Exercise description: In full and without alteration, give the listing again.

Task material:

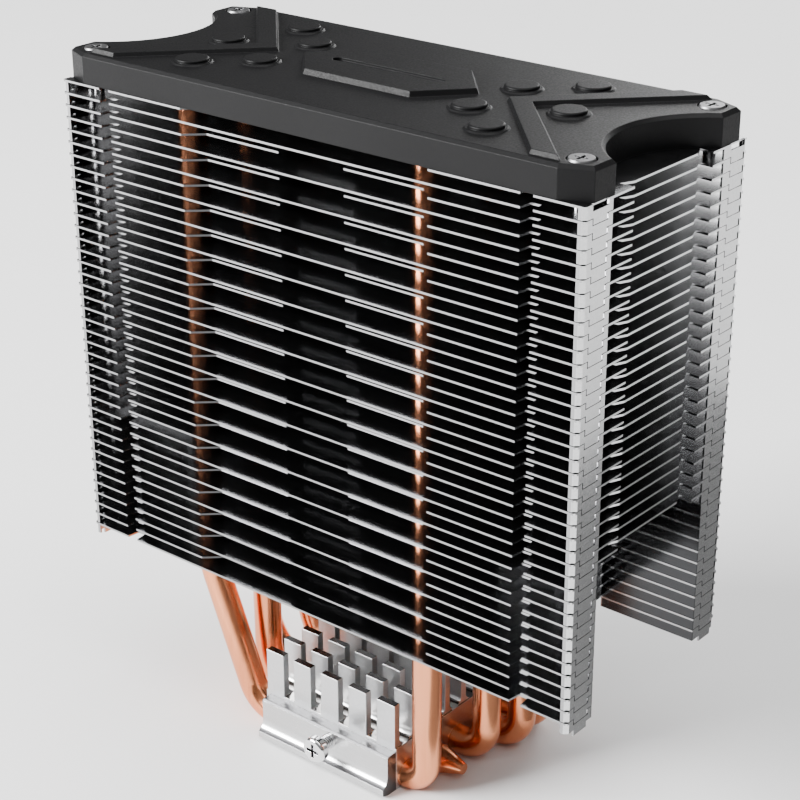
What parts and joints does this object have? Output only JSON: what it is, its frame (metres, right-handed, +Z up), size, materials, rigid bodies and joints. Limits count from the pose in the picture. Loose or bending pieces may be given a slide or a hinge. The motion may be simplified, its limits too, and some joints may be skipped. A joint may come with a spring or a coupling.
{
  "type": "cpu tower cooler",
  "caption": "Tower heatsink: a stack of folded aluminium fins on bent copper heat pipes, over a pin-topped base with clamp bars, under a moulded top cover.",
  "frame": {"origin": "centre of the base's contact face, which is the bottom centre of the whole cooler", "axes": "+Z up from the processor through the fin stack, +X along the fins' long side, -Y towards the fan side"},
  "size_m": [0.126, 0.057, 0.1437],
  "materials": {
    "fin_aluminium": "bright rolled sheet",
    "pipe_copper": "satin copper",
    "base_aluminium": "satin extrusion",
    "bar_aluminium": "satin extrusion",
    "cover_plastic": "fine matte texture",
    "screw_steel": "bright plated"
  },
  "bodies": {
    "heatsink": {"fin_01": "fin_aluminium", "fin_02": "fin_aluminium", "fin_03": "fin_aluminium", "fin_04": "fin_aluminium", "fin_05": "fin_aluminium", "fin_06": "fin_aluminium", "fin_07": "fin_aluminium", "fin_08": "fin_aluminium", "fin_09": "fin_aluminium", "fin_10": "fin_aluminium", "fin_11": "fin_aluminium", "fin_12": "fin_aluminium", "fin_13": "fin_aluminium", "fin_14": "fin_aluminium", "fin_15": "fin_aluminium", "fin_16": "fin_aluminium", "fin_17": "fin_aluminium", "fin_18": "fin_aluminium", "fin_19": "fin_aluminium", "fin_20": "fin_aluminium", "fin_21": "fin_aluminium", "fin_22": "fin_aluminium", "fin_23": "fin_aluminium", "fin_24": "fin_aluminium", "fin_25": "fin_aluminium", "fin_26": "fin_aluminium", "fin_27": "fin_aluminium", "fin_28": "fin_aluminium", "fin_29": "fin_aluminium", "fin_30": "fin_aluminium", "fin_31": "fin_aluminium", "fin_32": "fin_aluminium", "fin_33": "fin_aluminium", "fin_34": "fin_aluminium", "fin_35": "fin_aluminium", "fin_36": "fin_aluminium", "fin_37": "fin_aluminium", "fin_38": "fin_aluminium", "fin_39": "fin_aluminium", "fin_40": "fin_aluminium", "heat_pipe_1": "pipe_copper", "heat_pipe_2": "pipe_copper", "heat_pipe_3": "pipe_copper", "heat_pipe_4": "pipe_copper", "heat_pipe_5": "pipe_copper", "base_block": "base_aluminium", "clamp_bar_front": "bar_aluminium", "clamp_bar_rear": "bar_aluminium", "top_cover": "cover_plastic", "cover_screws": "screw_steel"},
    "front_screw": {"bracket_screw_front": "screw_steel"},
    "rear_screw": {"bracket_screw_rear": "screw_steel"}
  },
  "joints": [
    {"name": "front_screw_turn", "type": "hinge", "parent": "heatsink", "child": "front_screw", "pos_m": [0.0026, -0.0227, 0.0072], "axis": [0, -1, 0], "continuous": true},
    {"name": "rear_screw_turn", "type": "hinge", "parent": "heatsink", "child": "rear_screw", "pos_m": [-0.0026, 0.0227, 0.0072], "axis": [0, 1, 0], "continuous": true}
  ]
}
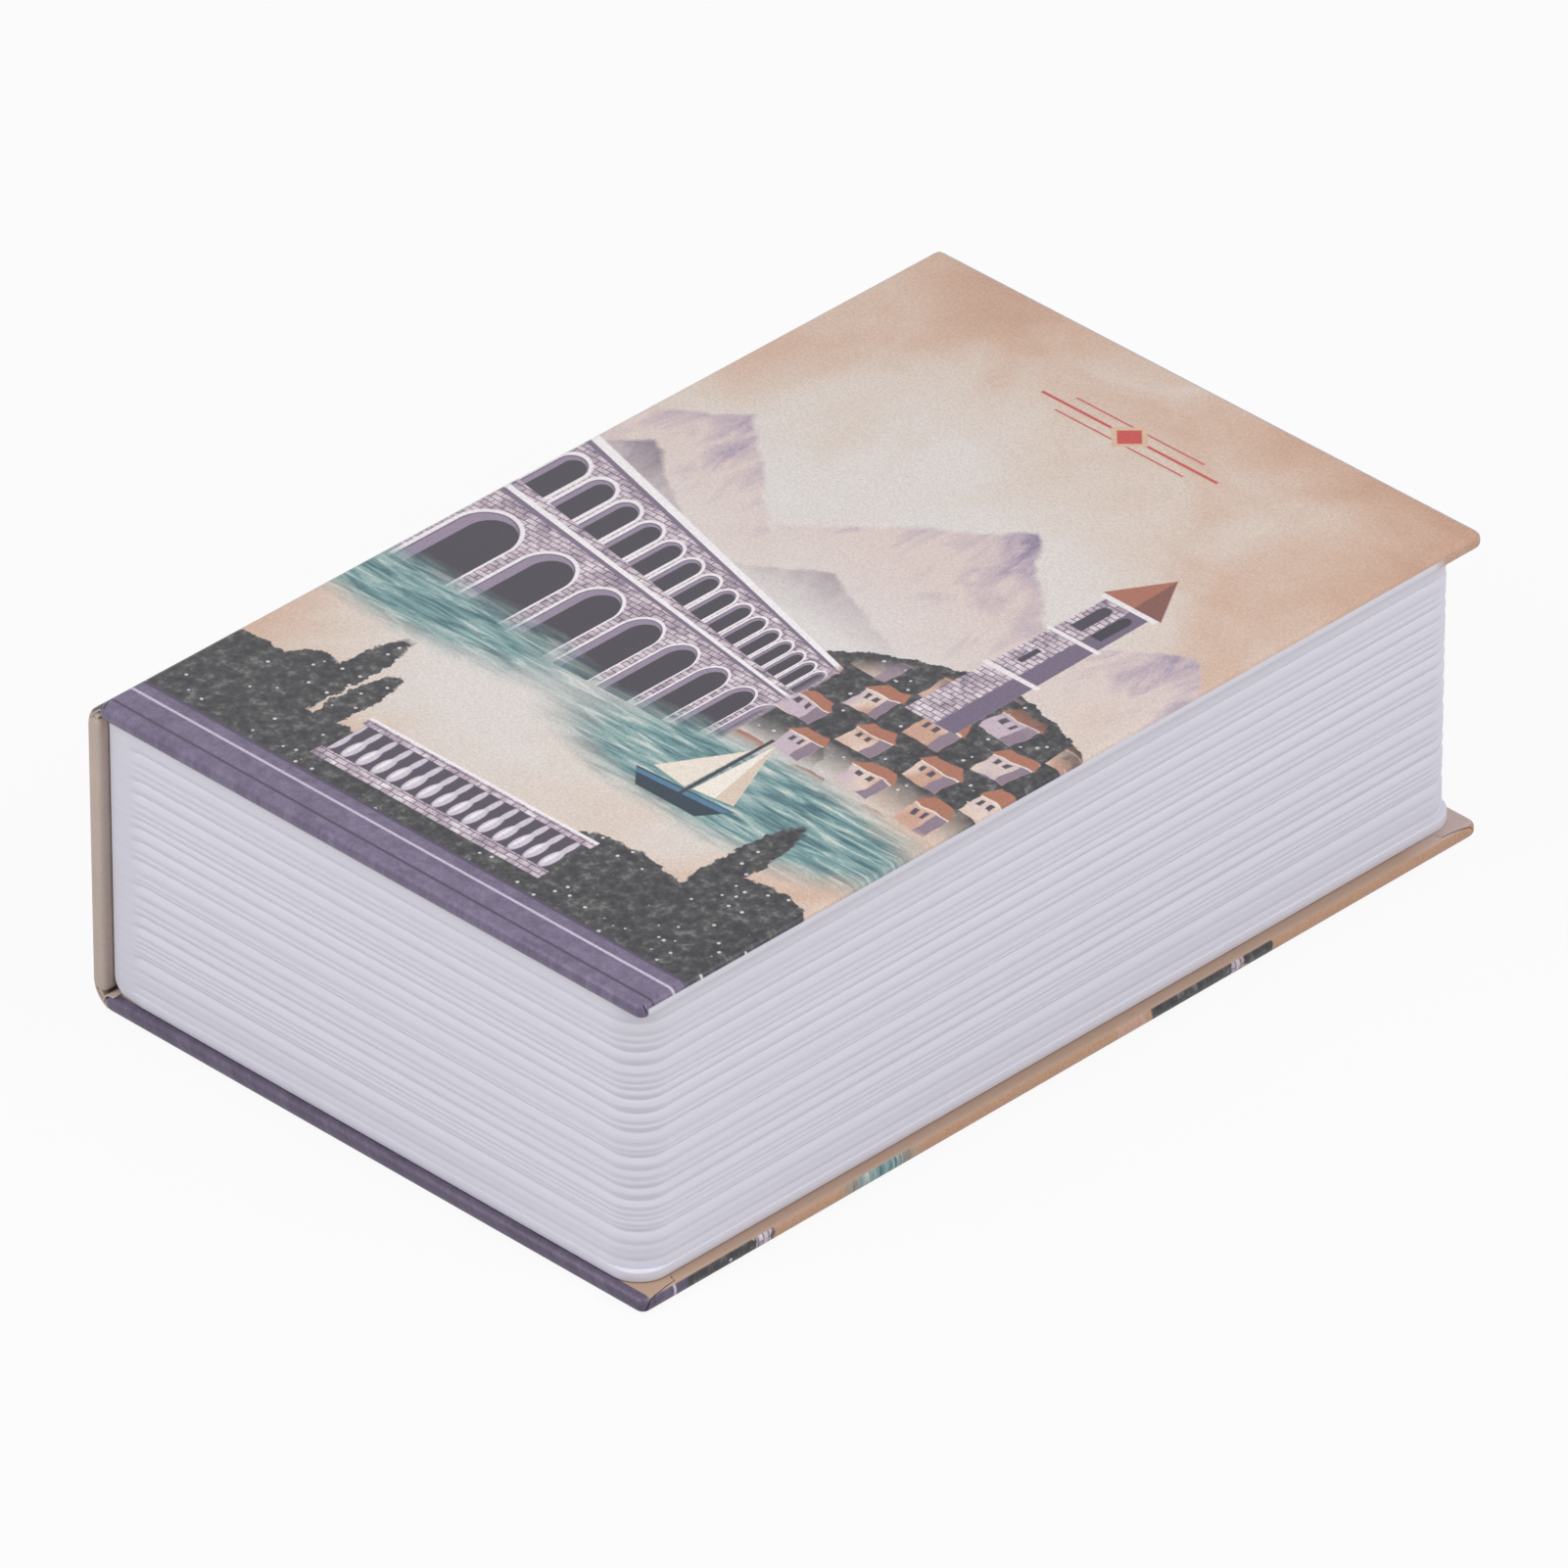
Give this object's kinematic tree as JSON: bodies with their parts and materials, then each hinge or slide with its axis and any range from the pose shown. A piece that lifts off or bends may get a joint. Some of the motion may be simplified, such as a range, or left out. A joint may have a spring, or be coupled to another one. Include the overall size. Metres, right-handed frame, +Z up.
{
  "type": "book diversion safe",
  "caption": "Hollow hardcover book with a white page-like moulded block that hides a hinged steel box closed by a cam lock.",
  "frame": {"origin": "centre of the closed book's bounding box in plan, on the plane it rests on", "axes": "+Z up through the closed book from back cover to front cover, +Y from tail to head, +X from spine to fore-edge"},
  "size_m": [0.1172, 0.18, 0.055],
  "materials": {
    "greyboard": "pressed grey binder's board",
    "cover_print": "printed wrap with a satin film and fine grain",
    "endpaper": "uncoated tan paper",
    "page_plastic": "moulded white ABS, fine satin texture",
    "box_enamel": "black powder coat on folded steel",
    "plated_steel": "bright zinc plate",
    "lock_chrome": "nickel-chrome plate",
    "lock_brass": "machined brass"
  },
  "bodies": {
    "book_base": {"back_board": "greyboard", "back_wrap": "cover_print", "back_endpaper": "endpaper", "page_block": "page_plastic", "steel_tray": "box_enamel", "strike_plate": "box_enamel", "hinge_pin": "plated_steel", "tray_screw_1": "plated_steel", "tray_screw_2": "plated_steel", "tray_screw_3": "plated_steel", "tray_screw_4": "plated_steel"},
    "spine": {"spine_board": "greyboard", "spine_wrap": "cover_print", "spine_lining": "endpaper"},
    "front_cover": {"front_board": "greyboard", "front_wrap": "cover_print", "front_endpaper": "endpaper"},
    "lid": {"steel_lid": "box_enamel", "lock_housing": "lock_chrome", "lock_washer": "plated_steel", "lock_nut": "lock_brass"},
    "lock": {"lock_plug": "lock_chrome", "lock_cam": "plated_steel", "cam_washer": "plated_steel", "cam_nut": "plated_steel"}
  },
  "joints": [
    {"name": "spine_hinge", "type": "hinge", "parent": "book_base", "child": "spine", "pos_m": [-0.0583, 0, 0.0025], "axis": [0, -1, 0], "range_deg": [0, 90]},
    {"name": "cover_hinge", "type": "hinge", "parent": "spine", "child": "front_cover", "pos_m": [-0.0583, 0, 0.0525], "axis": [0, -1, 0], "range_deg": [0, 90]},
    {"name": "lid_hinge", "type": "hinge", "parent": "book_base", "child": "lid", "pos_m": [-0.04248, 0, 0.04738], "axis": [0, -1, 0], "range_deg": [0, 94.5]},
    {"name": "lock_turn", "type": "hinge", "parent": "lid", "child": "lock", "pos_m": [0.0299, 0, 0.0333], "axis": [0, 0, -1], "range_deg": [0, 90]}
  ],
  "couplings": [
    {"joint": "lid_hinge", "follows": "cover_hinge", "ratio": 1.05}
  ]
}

Response for this exercise:
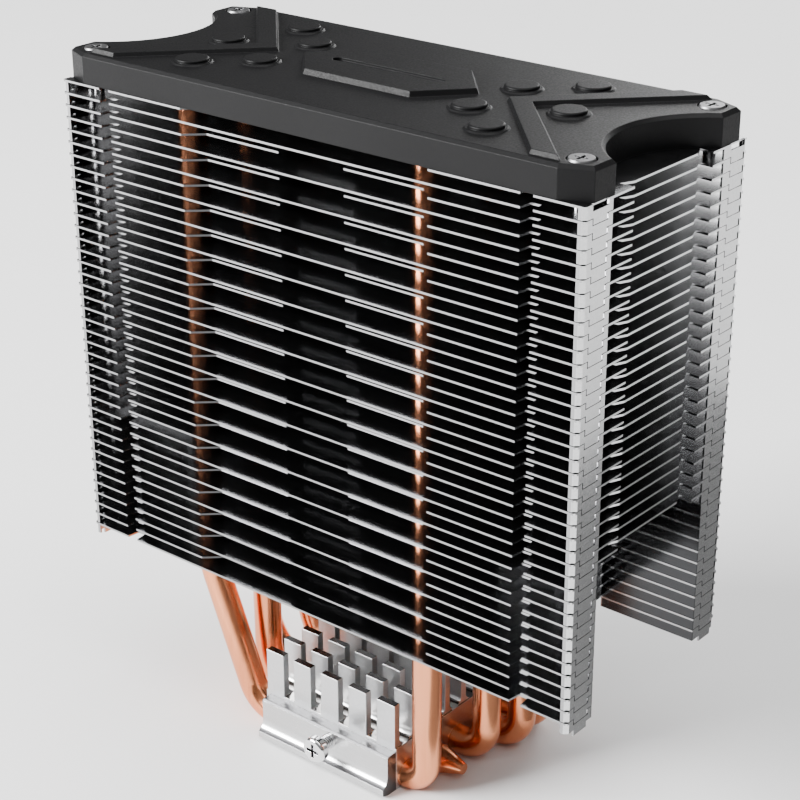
What parts and joints does this object have? Output only JSON: what it is, its frame (metres, right-handed, +Z up), size, materials, rigid bodies and joints. Limits count from the pose in the picture. Loose or bending pieces may be given a slide or a hinge. The motion may be simplified, its limits too, and some joints may be skipped. A joint may come with a spring or a coupling.
{
  "type": "cpu tower cooler",
  "caption": "Tower heatsink: a stack of folded aluminium fins on bent copper heat pipes, over a pin-topped base with clamp bars, under a moulded top cover.",
  "frame": {"origin": "centre of the base's contact face, which is the bottom centre of the whole cooler", "axes": "+Z up from the processor through the fin stack, +X along the fins' long side, -Y towards the fan side"},
  "size_m": [0.126, 0.057, 0.1437],
  "materials": {
    "fin_aluminium": "bright rolled sheet",
    "pipe_copper": "satin copper",
    "base_aluminium": "satin extrusion",
    "bar_aluminium": "satin extrusion",
    "cover_plastic": "fine matte texture",
    "screw_steel": "bright plated"
  },
  "bodies": {
    "heatsink": {"fin_01": "fin_aluminium", "fin_02": "fin_aluminium", "fin_03": "fin_aluminium", "fin_04": "fin_aluminium", "fin_05": "fin_aluminium", "fin_06": "fin_aluminium", "fin_07": "fin_aluminium", "fin_08": "fin_aluminium", "fin_09": "fin_aluminium", "fin_10": "fin_aluminium", "fin_11": "fin_aluminium", "fin_12": "fin_aluminium", "fin_13": "fin_aluminium", "fin_14": "fin_aluminium", "fin_15": "fin_aluminium", "fin_16": "fin_aluminium", "fin_17": "fin_aluminium", "fin_18": "fin_aluminium", "fin_19": "fin_aluminium", "fin_20": "fin_aluminium", "fin_21": "fin_aluminium", "fin_22": "fin_aluminium", "fin_23": "fin_aluminium", "fin_24": "fin_aluminium", "fin_25": "fin_aluminium", "fin_26": "fin_aluminium", "fin_27": "fin_aluminium", "fin_28": "fin_aluminium", "fin_29": "fin_aluminium", "fin_30": "fin_aluminium", "fin_31": "fin_aluminium", "fin_32": "fin_aluminium", "fin_33": "fin_aluminium", "fin_34": "fin_aluminium", "fin_35": "fin_aluminium", "fin_36": "fin_aluminium", "fin_37": "fin_aluminium", "fin_38": "fin_aluminium", "fin_39": "fin_aluminium", "fin_40": "fin_aluminium", "heat_pipe_1": "pipe_copper", "heat_pipe_2": "pipe_copper", "heat_pipe_3": "pipe_copper", "heat_pipe_4": "pipe_copper", "heat_pipe_5": "pipe_copper", "base_block": "base_aluminium", "clamp_bar_front": "bar_aluminium", "clamp_bar_rear": "bar_aluminium", "top_cover": "cover_plastic", "cover_screws": "screw_steel"},
    "front_screw": {"bracket_screw_front": "screw_steel"},
    "rear_screw": {"bracket_screw_rear": "screw_steel"}
  },
  "joints": [
    {"name": "front_screw_turn", "type": "hinge", "parent": "heatsink", "child": "front_screw", "pos_m": [0.0026, -0.0227, 0.0072], "axis": [0, -1, 0], "continuous": true},
    {"name": "rear_screw_turn", "type": "hinge", "parent": "heatsink", "child": "rear_screw", "pos_m": [-0.0026, 0.0227, 0.0072], "axis": [0, 1, 0], "continuous": true}
  ]
}
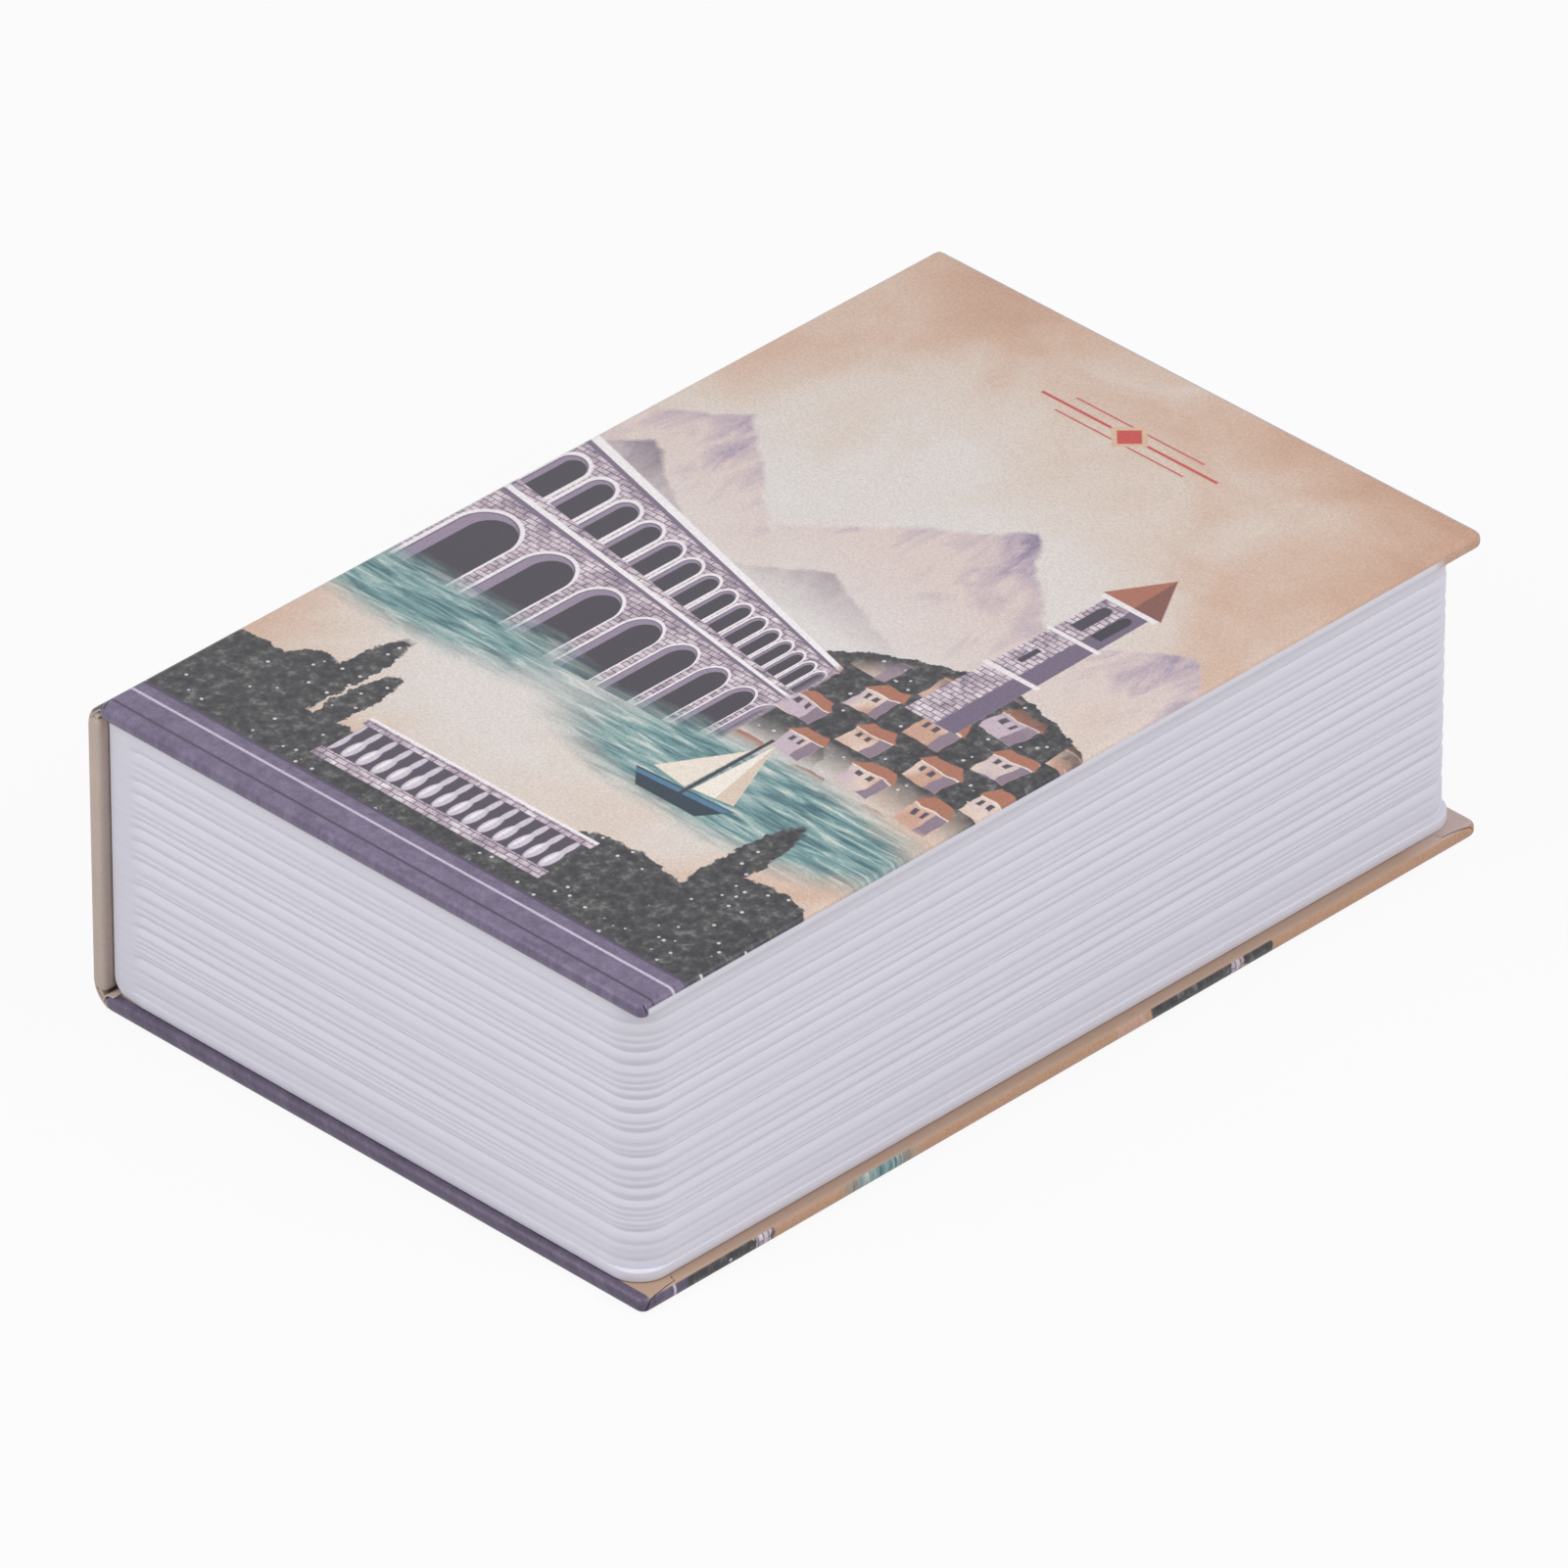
Give this object's kinematic tree as JSON: bodies with their parts and materials, then each hinge or slide with its axis and any range from the pose shown. A piece that lifts off or bends may get a joint. Some of the motion may be simplified, such as a range, or left out. A joint may have a spring, or be coupled to another one. Include the overall size. Metres, right-handed frame, +Z up.
{
  "type": "book diversion safe",
  "caption": "Hollow hardcover book with a white page-like moulded block that hides a hinged steel box closed by a cam lock.",
  "frame": {"origin": "centre of the closed book's bounding box in plan, on the plane it rests on", "axes": "+Z up through the closed book from back cover to front cover, +Y from tail to head, +X from spine to fore-edge"},
  "size_m": [0.1172, 0.18, 0.055],
  "materials": {
    "greyboard": "pressed grey binder's board",
    "cover_print": "printed wrap with a satin film and fine grain",
    "endpaper": "uncoated tan paper",
    "page_plastic": "moulded white ABS, fine satin texture",
    "box_enamel": "black powder coat on folded steel",
    "plated_steel": "bright zinc plate",
    "lock_chrome": "nickel-chrome plate",
    "lock_brass": "machined brass"
  },
  "bodies": {
    "book_base": {"back_board": "greyboard", "back_wrap": "cover_print", "back_endpaper": "endpaper", "page_block": "page_plastic", "steel_tray": "box_enamel", "strike_plate": "box_enamel", "hinge_pin": "plated_steel", "tray_screw_1": "plated_steel", "tray_screw_2": "plated_steel", "tray_screw_3": "plated_steel", "tray_screw_4": "plated_steel"},
    "spine": {"spine_board": "greyboard", "spine_wrap": "cover_print", "spine_lining": "endpaper"},
    "front_cover": {"front_board": "greyboard", "front_wrap": "cover_print", "front_endpaper": "endpaper"},
    "lid": {"steel_lid": "box_enamel", "lock_housing": "lock_chrome", "lock_washer": "plated_steel", "lock_nut": "lock_brass"},
    "lock": {"lock_plug": "lock_chrome", "lock_cam": "plated_steel", "cam_washer": "plated_steel", "cam_nut": "plated_steel"}
  },
  "joints": [
    {"name": "spine_hinge", "type": "hinge", "parent": "book_base", "child": "spine", "pos_m": [-0.0583, 0, 0.0025], "axis": [0, -1, 0], "range_deg": [0, 90]},
    {"name": "cover_hinge", "type": "hinge", "parent": "spine", "child": "front_cover", "pos_m": [-0.0583, 0, 0.0525], "axis": [0, -1, 0], "range_deg": [0, 90]},
    {"name": "lid_hinge", "type": "hinge", "parent": "book_base", "child": "lid", "pos_m": [-0.04248, 0, 0.04738], "axis": [0, -1, 0], "range_deg": [0, 94.5]},
    {"name": "lock_turn", "type": "hinge", "parent": "lid", "child": "lock", "pos_m": [0.0299, 0, 0.0333], "axis": [0, 0, -1], "range_deg": [0, 90]}
  ],
  "couplings": [
    {"joint": "lid_hinge", "follows": "cover_hinge", "ratio": 1.05}
  ]
}